GOAL —
Output exactly the lines from the first one down to the line containing "# Each server", inclusive.

═══ SOURCE DATA

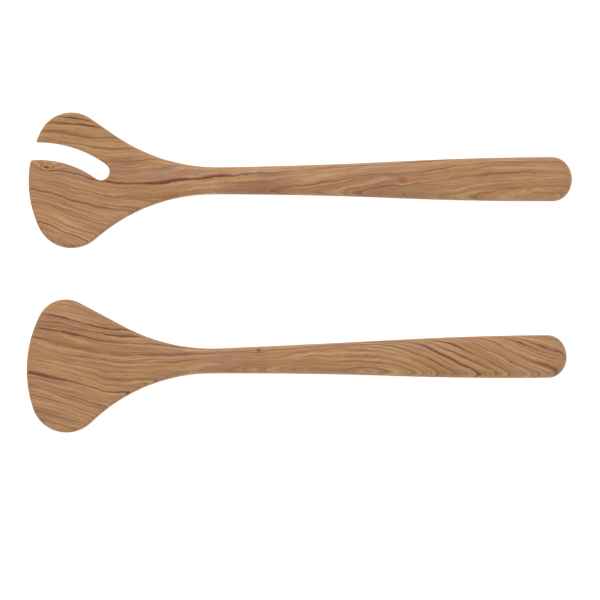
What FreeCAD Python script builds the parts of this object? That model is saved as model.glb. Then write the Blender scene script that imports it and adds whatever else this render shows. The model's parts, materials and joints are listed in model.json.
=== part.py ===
import FreeCAD, Part
import math
import os
from collections import namedtuple

from FreeCAD import Vector

# A pair of wooden salad servers lying side by side, each carved from one piece of olive wood.
# Millimetres. +X runs from the heads to the butts, +Y from the solid server to the slotted one, +Z up.
# Each server is drawn in its own frame: x from its tip along its handle's axis, y across it.

AXIS_SPACING = 110.2        # between the two handle axes, at the tips
SOLID_SET_BACK = -1.2       # the solid server's tip lies this far ahead of the slotted one's
SLOTTED_TURN = 0.25         # degrees each handle is turned on the table
SOLID_TURN = 0.7

STOCK_HEIGHT = 30.0         # height of the board that both are carved from
HEAD_REACH = 46.0           # half width that the carved faces are drawn to, beyond the widest head
EDGE_RADIUS = 1.25          # rounding along the upper and lower edges of each outline
EXTENT_TOLERANCE = 0.02     # how closely the pair's extent is measured when it is centred
LEVEL = 1e-6                # a wall's normal may lean this little

# Outlines. Each side goes from a broad tip arc round a corner at the head's widest place, down a
# straight flank and a hollow to the neck, along the handle's slightly hollow taper, then over a
# slight swell and round the butt.
SWELL_X = 225.0
SWELL_RADIUS = 2000.0
BUTT_END_RADIUS = 15.0
BUTT_CORNER_RADIUS = 11.0

# What belongs to one side, half widths included, is given for the +Y side and then for the -Y side.
Outline = namedtuple(
    "Outline",
    "length tip_radius tip_y widest_x head_widths hollow_radii neck_xs neck_widths taper_radii swell_widths",
)
SLOTTED_OUTLINE = Outline(
    length=330.0, tip_radius=66.0, tip_y=0.0, widest_x=26.0, head_widths=(42.0, 40.5),
    hollow_radii=(110.0, 107.0), neck_xs=(116.5, 112.0), neck_widths=(8.2, 8.3),
    taper_radii=(2800.0, 2800.0), swell_widths=(11.3, 11.2),
)
SOLID_OUTLINE = Outline(
    length=328.0, tip_radius=74.0, tip_y=-5.0, widest_x=24.0, head_widths=(38.5, 42.5),
    hollow_radii=(113.0, 105.0), neck_xs=(117.5, 112.0), neck_widths=(7.6, 7.6),
    taper_radii=(10000.0, 2800.0), swell_widths=(11.5, 10.6),
)

# The slot: a channel of even width along an arc, open at the tip and round at its inner end.
SLOT_WIDTH = 10.5
SLOT_CREST = (6.0, 18.5)    # where its middle line is furthest to the +Y side
SLOT_ARC_RADIUS = 64.0
SLOT_END_X = 44.0
SLOT_RUN_OUT = 15.0         # degrees that the arc goes on past the tip

# The carving, station by station: x, height of the underside, thickness, and how fast the upper and
# the lower face curve across (height = value * y * y). The head is a little dished. The underside
# of the head and of the butt go just below the table plane, where the wood is sanded flat.
STATIONS = [
    (-12.0, 5.0, 2.6, 0.0008, 0.0009),
    (0.0, 2.4, 3.0, 0.0008, 0.0009),
    (15.0, 0.4, 3.7, 0.0008, 0.0009),
    (30.0, -0.35, 4.4, 0.0008, 0.0009),
    (45.0, -0.35, 5.1, 0.0006, 0.0010),
    (60.0, 0.3, 5.8, -0.0010, 0.0020),
    (80.0, 2.0, 7.2, -0.0070, 0.0070),
    (105.0, 4.3, 8.9, -0.0200, 0.0180),
    (140.0, 6.4, 10.1, -0.0240, 0.0220),
    (185.0, 7.0, 10.6, -0.0200, 0.0180),
    (230.0, 5.2, 10.7, -0.0160, 0.0150),
    (275.0, 1.6, 10.6, -0.0130, 0.0120),
    (303.0, -0.25, 10.5, -0.0120, 0.0110),
    (322.0, 0.4, 9.4, -0.0120, 0.0110),
    (342.0, 3.6, 5.0, -0.0120, 0.0110),
]
ACROSS = [-1.0, -0.5, 0.0, 0.5, 1.0]    # shares of HEAD_REACH where the faces are set out


def corner_centre(outline, side, sign):
    """Centre and radius of the head's corner, which touches the tip arc and the head's half width."""
    reach = outline.head_widths[side] - sign * outline.tip_y
    x = outline.widest_x
    tip_radius = outline.tip_radius
    radius = (2 * tip_radius * x - x**2 - reach**2) / (2 * (tip_radius - reach))
    return Vector(x, outline.head_widths[side] - radius, 0), radius


def outward_normal(angle):
    """Unit vector square to a side that runs at an angle to the handle's axis."""
    return Vector(-math.sin(angle), math.cos(angle), 0)


def butt_corner_centre(swell, end_centre):
    """Centre of the butt's corner, which touches the swell and the butt's end from inside."""
    swell_reach = SWELL_RADIUS - BUTT_CORNER_RADIUS
    end_reach = BUTT_END_RADIUS - BUTT_CORNER_RADIUS
    between = end_centre - swell
    run = (swell_reach**2 - end_reach**2 + between.Length**2) / (2 * between.Length)
    aside = math.sqrt(swell_reach**2 - run**2)
    direction = between.normalize()
    return swell + direction * run + Vector(direction.y, -direction.x, 0) * aside


def side_joints(outline, side, sign):
    """Where one side's stretches meet, tip to butt, and its arcs' centres, with y measured outwards."""
    neck = Vector(outline.neck_xs[side], outline.neck_widths[side], 0)
    swell_start = Vector(SWELL_X, outline.swell_widths[side], 0)
    taper_radius = outline.taper_radii[side]
    chord = swell_start - neck
    half_turn = math.asin(chord.Length / (2 * taper_radius))
    chord_angle = math.atan2(chord.y, chord.x)
    neck_normal = outward_normal(chord_angle - half_turn)
    swell_normal = outward_normal(chord_angle + half_turn)
    tip_centre = Vector(outline.tip_radius, sign * outline.tip_y, 0)
    corner, corner_radius = corner_centre(outline, side, sign)
    hollow_radius = outline.hollow_radii[side]
    hollow = neck + neck_normal * hollow_radius
    taper = neck + neck_normal * taper_radius

    between = hollow - corner
    turn = math.acos((corner_radius + hollow_radius) / between.Length)
    angle = math.atan2(between.y, between.x) + turn
    flank_normal = Vector(math.cos(angle), math.sin(angle), 0)

    swell = swell_start - swell_normal * SWELL_RADIUS
    end_centre = Vector(outline.length - BUTT_END_RADIUS, 0, 0)
    butt = butt_corner_centre(swell, end_centre)

    joints = [
        tip_centre + (corner - tip_centre).normalize() * outline.tip_radius,
        corner + flank_normal * corner_radius,
        hollow - flank_normal * hollow_radius,
        neck,
        swell_start,
        swell + (butt - swell).normalize() * SWELL_RADIUS,
        end_centre + (butt - end_centre).normalize() * BUTT_END_RADIUS,
    ]
    centres = [corner, None, hollow, taper, swell, butt]
    return [flipped(point, sign) for point in joints], [flipped(point, sign) for point in centres]


def flipped(point, sign):
    """The same point on the +Y or the -Y side. A straight stretch has no centre."""
    if point is None:
        return None
    return Vector(point.x, sign * point.y, 0)


def stretch(start, end, centre):
    """An arc about a centre, or a straight line where there is none."""
    if centre is None:
        return Part.LineSegment(start, end).toShape()
    middle = ((start - centre) + (end - centre)).normalize() * (start - centre).Length
    return Part.Arc(start, centre + middle, end).toShape()


def outline_face(outline):
    """The flat face inside one server's outline."""
    upper, upper_centres = side_joints(outline, 0, 1)
    lower, lower_centres = side_joints(outline, 1, -1)
    edges = [stretch(*parts) for parts in zip(upper, upper[1:], upper_centres)]
    edges += [stretch(*parts) for parts in zip(lower, lower[1:], lower_centres)]
    edges.append(Part.Arc(upper[0], Vector(0, outline.tip_y, 0), lower[0]).toShape())
    edges.append(Part.Arc(upper[-1], Vector(outline.length, 0, 0), lower[-1]).toShape())
    return Part.Face(Part.Wire(Part.__sortEdges__(edges)))


def carved_face(height_at):
    """A smooth face over the whole blank. height_at gives its height from a station and a y."""
    grid = [
        [Vector(station[0], share * HEAD_REACH, height_at(station, share * HEAD_REACH)) for share in ACROSS]
        for station in STATIONS
    ]
    surface = Part.BSplineSurface()
    surface.interpolate(grid)
    return surface.toShape()


def upper_height(station, y):
    _, underside, thickness, upper_curve, _ = station
    return underside + thickness + upper_curve * y * y


def lower_height(station, y):
    _, underside, _, _, lower_curve = station
    return underside + lower_curve * y * y


def is_wall(face):
    """True for the upright faces that the outline was cut along."""
    start, end, low, high = face.ParameterRange
    normal = face.normalAt((start + end) / 2, (low + high) / 2)
    return abs(normal.z) < LEVEL


def is_upright(edge):
    start, end = edge.Vertexes[0].Point, edge.Vertexes[-1].Point
    return math.hypot(start.x - end.x, start.y - end.y) < EXTENT_TOLERANCE


def long_edges(solid):
    """The edges where the upright walls meet the upper and the lower face."""
    walls = [face for face in solid.Faces if is_wall(face)]
    return [edge for wall in walls for edge in wall.Edges if not is_upright(edge)]


def carved_server(outline):
    """One server in its own frame: its outline cut through the board, both faces carved, edges eased."""
    board = outline_face(outline).extrude(Vector(0, 0, STOCK_HEIGHT))
    above = carved_face(upper_height).extrude(Vector(0, 0, 2 * STOCK_HEIGHT))
    below = carved_face(lower_height).extrude(Vector(0, 0, -2 * STOCK_HEIGHT))
    solid = board.cut(above).cut(below).Solids[0]
    return solid.makeFillet(EDGE_RADIUS, long_edges(solid))


def slot_cutter():
    """The slot as a solid: a band of a ring from beyond the tip to the round inner end."""
    centre = Vector(SLOT_CREST[0], SLOT_CREST[1] - SLOT_ARC_RADIUS, 0)
    up = Vector(0, 0, 1)
    end_angle = math.acos((SLOT_END_X - centre.x) / SLOT_ARC_RADIUS)
    end_point = centre + Vector(math.cos(end_angle), math.sin(end_angle), 0) * SLOT_ARC_RADIUS
    sweep = 90 + SLOT_RUN_OUT - math.degrees(end_angle)
    outer = Part.makeCylinder(SLOT_ARC_RADIUS + SLOT_WIDTH / 2, STOCK_HEIGHT, centre, up, sweep)
    inner = Part.makeCylinder(SLOT_ARC_RADIUS - SLOT_WIDTH / 2, STOCK_HEIGHT, centre)
    band = outer.cut(inner)
    band.rotate(centre, up, math.degrees(end_angle))
    round_end = Part.makeCylinder(SLOT_WIDTH / 2, STOCK_HEIGHT, end_point)
    return band.fuse(round_end)


def extent(shapes):
    """Lowest and highest corner of some shapes, from points on their surfaces."""
    points = [point for shape in shapes for point in shape.tessellate(EXTENT_TOLERANCE)[0]]
    low = Vector(*[min(point[axis] for point in points) for axis in range(3)])
    high = Vector(*[max(point[axis] for point in points) for axis in range(3)])
    return low, high


def laid_out():
    """Both servers, already on the table plane at height 0, with the pair centred on the origin."""
    slotted = carved_server(SLOTTED_OUTLINE).cut(slot_cutter()).Solids[0]
    solid = carved_server(SOLID_OUTLINE)
    slotted.rotate(Vector(0, 0, 0), Vector(0, 0, 1), SLOTTED_TURN)
    solid.rotate(Vector(0, 0, 0), Vector(0, 0, 1), SOLID_TURN)
    slotted.translate(Vector(0, AXIS_SPACING, 0))
    solid.translate(Vector(SOLID_SET_BACK, 0, 0))
    low, high = extent([slotted, solid])
    to_middle = Vector(-(low.x + high.x) / 2, -(low.y + high.y) / 2, 0)
    slotted.translate(to_middle)
    solid.translate(to_middle)
    return {"slotted_server": slotted, "solid_server": solid}


os.makedirs("parts", exist_ok=True)
for name, shape in laid_out().items():
    shape.exportStep(f"parts/{name}.step")
    low, high = extent([shape])
    print(name, shape.isValid(), len(shape.Faces), "faces", round(shape.Volume), "mm3", low, high)
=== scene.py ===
import json
import math
from collections import namedtuple

import bpy
import numpy as np
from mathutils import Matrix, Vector, geometry
from mathutils.bvhtree import BVHTree


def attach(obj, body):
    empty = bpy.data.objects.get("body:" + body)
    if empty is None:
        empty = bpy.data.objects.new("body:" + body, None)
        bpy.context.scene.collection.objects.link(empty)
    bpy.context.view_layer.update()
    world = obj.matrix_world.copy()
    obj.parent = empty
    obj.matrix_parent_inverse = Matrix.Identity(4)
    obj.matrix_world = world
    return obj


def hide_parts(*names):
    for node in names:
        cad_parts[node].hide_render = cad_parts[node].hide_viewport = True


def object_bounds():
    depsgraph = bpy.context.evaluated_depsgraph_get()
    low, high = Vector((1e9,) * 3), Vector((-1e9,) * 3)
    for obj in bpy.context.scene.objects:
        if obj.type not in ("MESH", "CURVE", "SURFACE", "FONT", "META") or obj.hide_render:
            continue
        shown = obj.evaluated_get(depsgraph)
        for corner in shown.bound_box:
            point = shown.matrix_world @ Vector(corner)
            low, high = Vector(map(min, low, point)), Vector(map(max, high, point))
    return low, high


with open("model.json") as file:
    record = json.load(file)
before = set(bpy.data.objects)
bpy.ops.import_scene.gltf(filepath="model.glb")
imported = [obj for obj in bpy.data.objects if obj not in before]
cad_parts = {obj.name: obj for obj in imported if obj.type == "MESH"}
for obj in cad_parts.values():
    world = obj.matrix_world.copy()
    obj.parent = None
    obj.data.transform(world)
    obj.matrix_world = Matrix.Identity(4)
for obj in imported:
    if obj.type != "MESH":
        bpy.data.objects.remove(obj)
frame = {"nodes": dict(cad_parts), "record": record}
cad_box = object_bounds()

# A pair of carved olive wood salad servers. All shapes are worked out in millimetres and written
# to the meshes in metres. Each server's outline and carving are read off its CAD solid.
MM = 0.001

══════

WRITTEN RESPONSE —
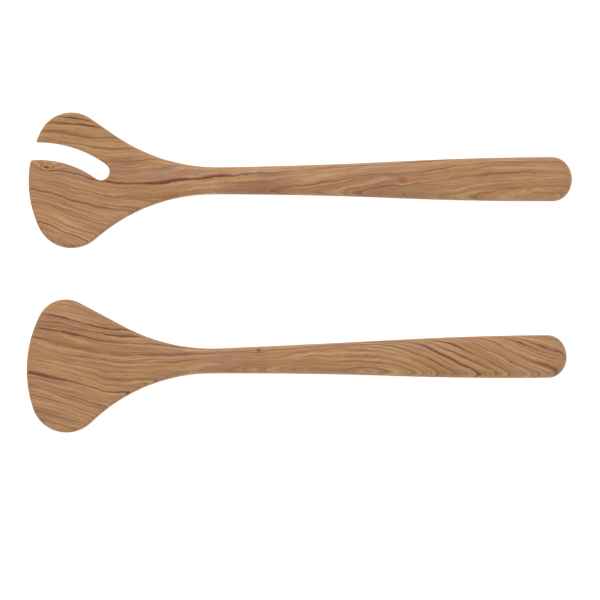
What FreeCAD Python script builds the parts of this object? That model is saved as model.glb. Then write the Blender scene script that imports it and adds whatever else this render shows. The model's parts, materials and joints are listed in model.json.
=== part.py ===
import FreeCAD, Part
import math
import os
from collections import namedtuple

from FreeCAD import Vector

# A pair of wooden salad servers lying side by side, each carved from one piece of olive wood.
# Millimetres. +X runs from the heads to the butts, +Y from the solid server to the slotted one, +Z up.
# Each server is drawn in its own frame: x from its tip along its handle's axis, y across it.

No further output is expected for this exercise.